In the last edition of this column, I have tried sew together a few of the major changes I have seen in Japan since first arriving here 30 years ago. Yet, some things never change so the task I have set for myself is rather difficult. The Japan of yesteryear and the Japan if today may resemble each other so much on the surface, but if you take out your shovel and pick, and dig, it doesn't take long to hit the very same bedrock. And much of that stone is of gem quality.
To sing but a few lines on Japanese generosity and hospitality, or Japanese sufficiency and precision or Japanese eagerness and energy seems woefully inadequate.

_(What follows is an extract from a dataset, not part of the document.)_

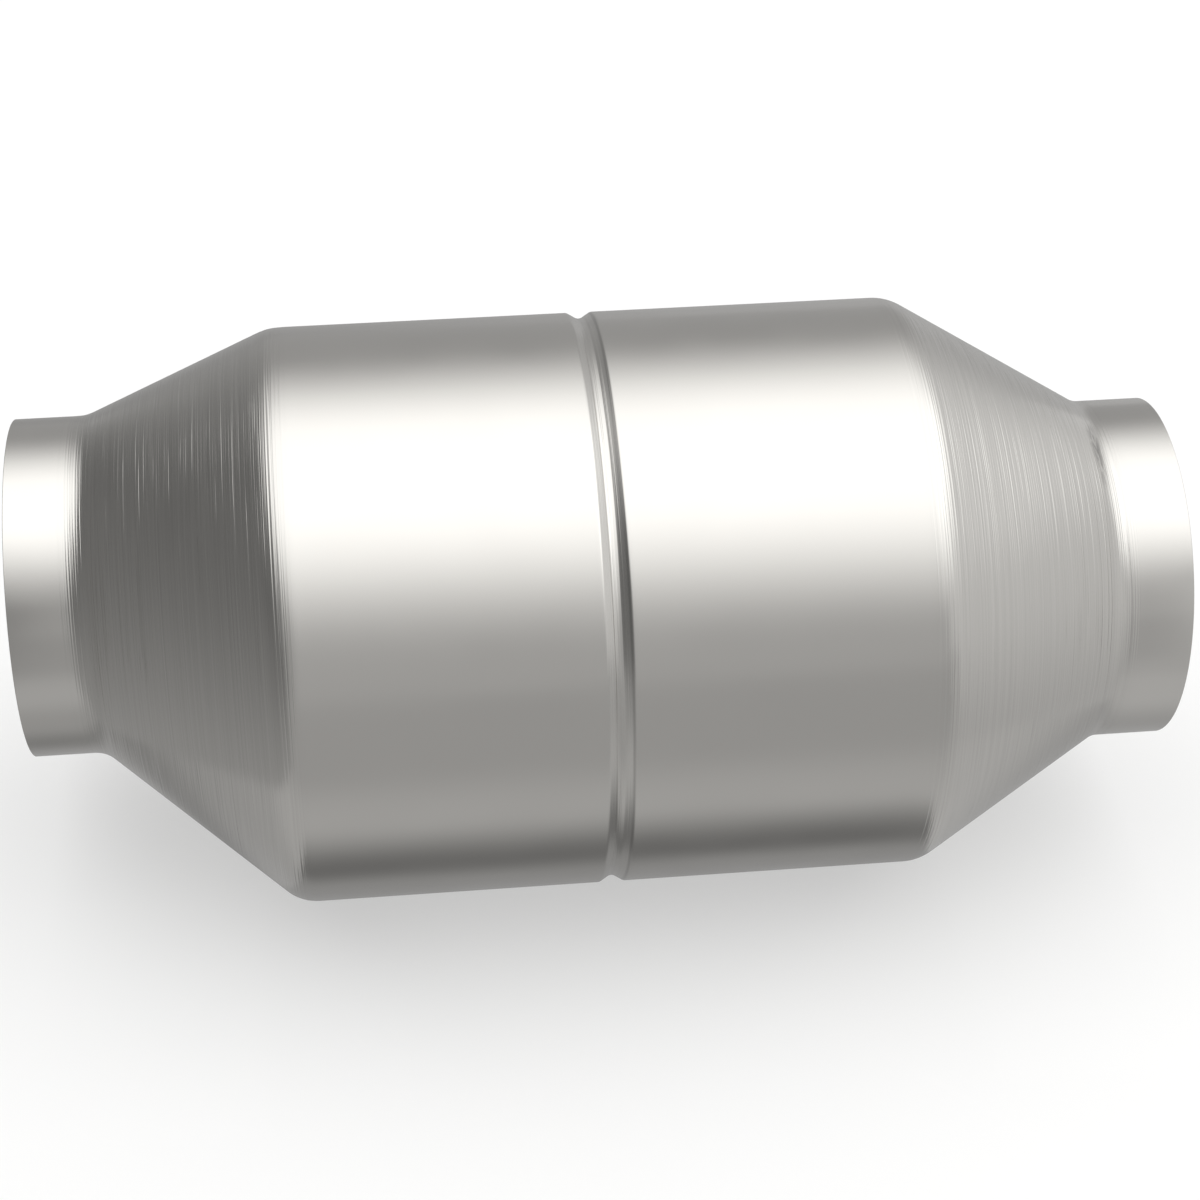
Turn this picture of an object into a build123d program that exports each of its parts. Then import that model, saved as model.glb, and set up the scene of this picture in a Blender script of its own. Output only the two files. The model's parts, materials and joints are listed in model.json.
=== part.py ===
from build123d import *
import os
from math import atan2, cos, radians, tan

# Catalytic converter, in millimetres: the gas runs along +X, from the offset neck to the straight one.
# The origin is the middle of the can, on its axis.

# Spun steel can
body_radius = 50.8
body_length = 109.3
shell_wall = 1.5
shoulder_radius = 8.0
neck_fillet = 5.5

# Exhaust pipe that slips into each neck
pipe_radius = 28.575
pipe_clearance = 0.3

# Inlet end, with its neck off the can's axis towards +Y
inlet_cone_length = 33.7
inlet_neck_length = 12.6
inlet_offset = 13.3

# Outlet end, on the can's axis
outlet_cone_length = 33.7
outlet_neck_length = 12.6

# Groove rolled round the middle of the can
groove_depth = 1.1
groove_flank_angle = 32.0
groove_lip_radius = 0.9
groove_floor_radius = 1.6
tightest_bend = 0.25

# Ceramic bricks
brick_gap = 7.0
brick_setback = 0.35
brick_skin = 1.0
cell_pitch = 7.8
cell_wall = 1.0
least_cell_share = 0.2

# Fibre mats wrapped round the bricks
mat_thickness = 2.8
mat_setback = 3.5
mat_joint_gap = 0.6
tongue_width = 14.0
tongue_length = 10.0

# Knitted wire rings at the edges of the mats
seal_width = 3.0

# Worked out from the sizes above
body_corner = body_length / 2
inner_radius = body_radius - shell_wall
neck_radius = pipe_radius + pipe_clearance + shell_wall
brick_radius = inner_radius - mat_thickness
brick_start = brick_gap / 2
brick_end = body_corner - brick_setback
seal_start = brick_start + mat_setback
seal_end = brick_end - mat_setback


def corner_shift(inset, cone_length):
    """How far a corner between can and cone moves inwards on a surface that lies inset under the outside."""
    cone_angle = atan2(body_radius - neck_radius, cone_length)
    return inset * tan(cone_angle / 2)


def groove_outline(inset):
    """The groove's three points and their radii, on a surface that lies inset under the outside."""
    flank = radians(groove_flank_angle)
    radius = body_radius - inset
    floor_radius = groove_floor_radius + inset
    depth = groove_depth + floor_radius * (1 / cos(flank) - 1)
    half_width = depth / tan(flank)
    lip_radius = max(groove_lip_radius - inset, tightest_bend)
    points = [(-half_width, radius), (0, radius - depth), (half_width, radius)]
    return points, [lip_radius, floor_radius, lip_radius]


def spun_form(inset):
    """Can, groove, outlet cone and outlet neck turned about the axis, inset under the outside."""
    radius = body_radius - inset
    neck = neck_radius - inset
    start = corner_shift(inset, inlet_cone_length) - body_corner
    corner = body_corner - corner_shift(inset, outlet_cone_length)
    mouth = body_corner + outlet_cone_length + outlet_neck_length
    groove_points, groove_radii = groove_outline(inset)
    cone_end = corner + outlet_cone_length
    points = [(start, radius), *groove_points, (corner, radius), (cone_end, neck), (mouth, neck)]
    radii = [*groove_radii, shoulder_radius - inset, neck_fillet + inset]
    outline = FilletPolyline(*points, radius=radii)
    closing = Polyline((mouth, neck), (mouth, 0), (start, 0), (start, radius))
    return revolve(make_face(outline + closing), Axis.X)


def inlet_form(inset):
    """Slanting inlet cone and its offset neck, inset under the outside."""
    start = corner_shift(inset, inlet_cone_length) - body_corner
    cone_end = start - inlet_cone_length
    mouth = -body_corner - inlet_cone_length - inlet_neck_length
    wide = Plane.YZ.offset(start) * Circle(body_radius - inset)
    narrow = Plane.YZ.offset(cone_end) * Pos(inlet_offset, 0) * Circle(neck_radius - inset)
    neck = extrude(narrow, cone_end - mouth, dir=(-1, 0, 0))
    return loft([wide, narrow], ruled=True) + neck


def can_form(inset):
    """The whole can as one solid, inset under the outside, with its inlet shoulder and neck rounded."""
    start = corner_shift(inset, inlet_cone_length) - body_corner
    can = spun_form(inset) + inlet_form(inset)
    can = fillet(edges_round_axis(can, start), shoulder_radius - inset)
    return fillet(edges_round_axis(can, start - inlet_cone_length), neck_fillet + inset)


def edges_round_axis(solid, place):
    """The edges that lie flat in the plane across the axis at this place."""
    near = 0.01
    return solid.edges().filter_by_position(Axis.X, place - near, place + near)


def shell():
    """Spun can of one wall, open at both necks."""
    return can_form(0) - can_form(shell_wall)


def brick():
    """Ceramic brick with straight square cells, from the middle gap towards +X."""
    core_radius = brick_radius - brick_skin
    cell = cell_pitch - cell_wall
    across = 2 * int(core_radius / cell_pitch + 0.5) + 1
    whole = [place * Rectangle(cell, cell) for place in GridLocations(cell_pitch, cell_pitch, across, across)]
    cut = [square & Circle(core_radius) for square in whole]
    kept = [piece for piece in cut if piece and piece.area > least_cell_share * cell * cell]
    section = Plane.YZ.offset(brick_start) * (Circle(brick_radius) - kept)
    return extrude(section, brick_end - brick_start, dir=(1, 0, 0))


def ring(start, end):
    """Ring that fills the space between brick and can from start to end."""
    section = Plane.YZ.offset(start) * (Circle(inner_radius) - Circle(brick_radius))
    return extrude(section, end - start, dir=(1, 0, 0))


def mat():
    """Mat wrapped once round the brick, with the tongue and groove where its ends meet underneath."""
    start = seal_start + seal_width
    end = seal_end - seal_width
    middle = (start + end) / 2
    tongue_start = middle - tongue_width / 2
    tongue_end = middle + tongue_width / 2
    route = Polyline(
        (start - mat_joint_gap, 0),
        (tongue_start, 0),
        (tongue_start, tongue_length),
        (tongue_end, tongue_length),
        (tongue_end, 0),
        (end + mat_joint_gap, 0),
    )
    joint = Plane.XY.offset(-body_radius) * trace(route, mat_joint_gap)
    return ring(start, end) - extrude(joint, body_radius, dir=(0, 0, 1))


def mirrored(solid):
    """The same piece on the inlet side of the middle."""
    return mirror(solid, about=Plane.YZ)


os.makedirs("parts", exist_ok=True)
inner_seal = ring(seal_start, seal_start + seal_width)
outer_seal = ring(seal_end - seal_width, seal_end)
nodes = {
    "shell": shell(),
    "inlet_brick": mirrored(brick()),
    "outlet_brick": brick(),
    "inlet_mat": mirrored(mat()),
    "outlet_mat": mat(),
    "inlet_front_seal": mirrored(outer_seal),
    "inlet_rear_seal": mirrored(inner_seal),
    "outlet_front_seal": inner_seal,
    "outlet_rear_seal": outer_seal,
}
for name, solid in nodes.items():
    export_step(solid, f"parts/{name}.step")
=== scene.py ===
"""Looks of a catalytic converter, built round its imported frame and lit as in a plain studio.

Sizes in the classes are in millimetres, in the frame's axes: the can lies along X, with its groove at X = 0.
"""

import json
import logging
import math
from collections.abc import Callable
from dataclasses import dataclass
from enum import Enum

import bpy
from bpy.types import Material, MeshPolygon, Node, NodeSocket, NodeTree, Object
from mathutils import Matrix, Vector


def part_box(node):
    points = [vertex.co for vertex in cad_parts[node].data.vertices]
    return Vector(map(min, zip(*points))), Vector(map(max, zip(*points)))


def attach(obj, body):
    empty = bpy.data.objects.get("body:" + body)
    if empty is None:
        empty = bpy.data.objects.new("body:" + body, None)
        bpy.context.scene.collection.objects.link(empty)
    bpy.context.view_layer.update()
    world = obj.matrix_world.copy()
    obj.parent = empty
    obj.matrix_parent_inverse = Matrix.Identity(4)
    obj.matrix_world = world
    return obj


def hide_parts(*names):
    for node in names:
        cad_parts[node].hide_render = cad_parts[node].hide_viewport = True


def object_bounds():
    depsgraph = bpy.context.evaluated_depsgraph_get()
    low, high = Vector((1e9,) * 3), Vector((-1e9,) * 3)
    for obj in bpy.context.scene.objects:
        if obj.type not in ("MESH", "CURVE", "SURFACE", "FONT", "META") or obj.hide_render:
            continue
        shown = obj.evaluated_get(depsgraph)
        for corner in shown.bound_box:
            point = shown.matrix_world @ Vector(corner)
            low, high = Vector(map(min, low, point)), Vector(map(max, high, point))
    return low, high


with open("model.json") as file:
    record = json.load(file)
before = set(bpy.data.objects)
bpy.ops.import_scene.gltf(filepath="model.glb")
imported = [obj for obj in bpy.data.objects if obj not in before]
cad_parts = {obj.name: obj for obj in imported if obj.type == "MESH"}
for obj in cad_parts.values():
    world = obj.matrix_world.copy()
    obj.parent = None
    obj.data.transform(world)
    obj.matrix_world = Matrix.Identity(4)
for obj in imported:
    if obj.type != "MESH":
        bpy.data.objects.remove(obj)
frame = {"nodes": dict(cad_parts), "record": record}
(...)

In similar fashion, to but briefly note the heady mix of past and present does no justice to the intoxication high of Japanese culture, as potent now as it was 30 years ago.
To fail to address Japan's beauty in all of its many forms-- from Mt.Fuji to kimonos to manicured gardens and more--is to miss one of the more endearing parts of life here.
I admit that few societies, I imagine, are as neurotic as Japan's the nation is so starved for attention that any step onto the international stage gets zoom--focused to the extent that all perspective is lost.
Whether the focus be an astronaut or space shuttle or a ballplayer in an interview, Japan reacts like a parent at a
Grade school pageant. This nation has eyes only for its own, with every success magnified and every perceived failure met with a wince.
Even the core event such as the IAAF World Athletic Championships, I have been watching on TV from Osaka.
I've noticed that other participants get regulated to background noise, and thus are hardly noticed at all no matter their notoriety in world athletics. After watching the cameras are constantly focused on the Japanese athletes, one might think that they are all alone in the event.
One might trace the Japanese craving for recognition but at the same time it is remarkably introspective and provincial...one might trace this nature to Japan's period of isolation from it's beginning, yet many of its people use the buzz word of internationalism. It's alive everywhere in Japan.
Perhaps an open door policy does exist--on the surface.
But the bedrock sediments are tightly packed and I feel the door to Japan's heart is still fairly closed to the world,
Maybe it's because Japan is an island country and still remains a bit over protective.
Japan likes rules and I find, that too, has not changed over the years. Just like greetings, many rules are to uphold harmony and lend emotional distance. Individualism maybe on the rise, but all the rules holds it in place. There is a formal rigidity to life that left a strong taste in my mouth when I first arrived here, a taste that is still alive now.
An acquired taste, however, as I have learned to appreciate Japanese formality and protocol.
Throw in some slices of group harmony, a spoonful of consensus decision--making, and a pinch of obsession with form, and I sometimes feel Japan has changed hardly at all.
With the larger certainly being this:
In 30 years Japan has changed me so much than time has changed Japan.
For the better? Sigh.... At least I can hope so for now.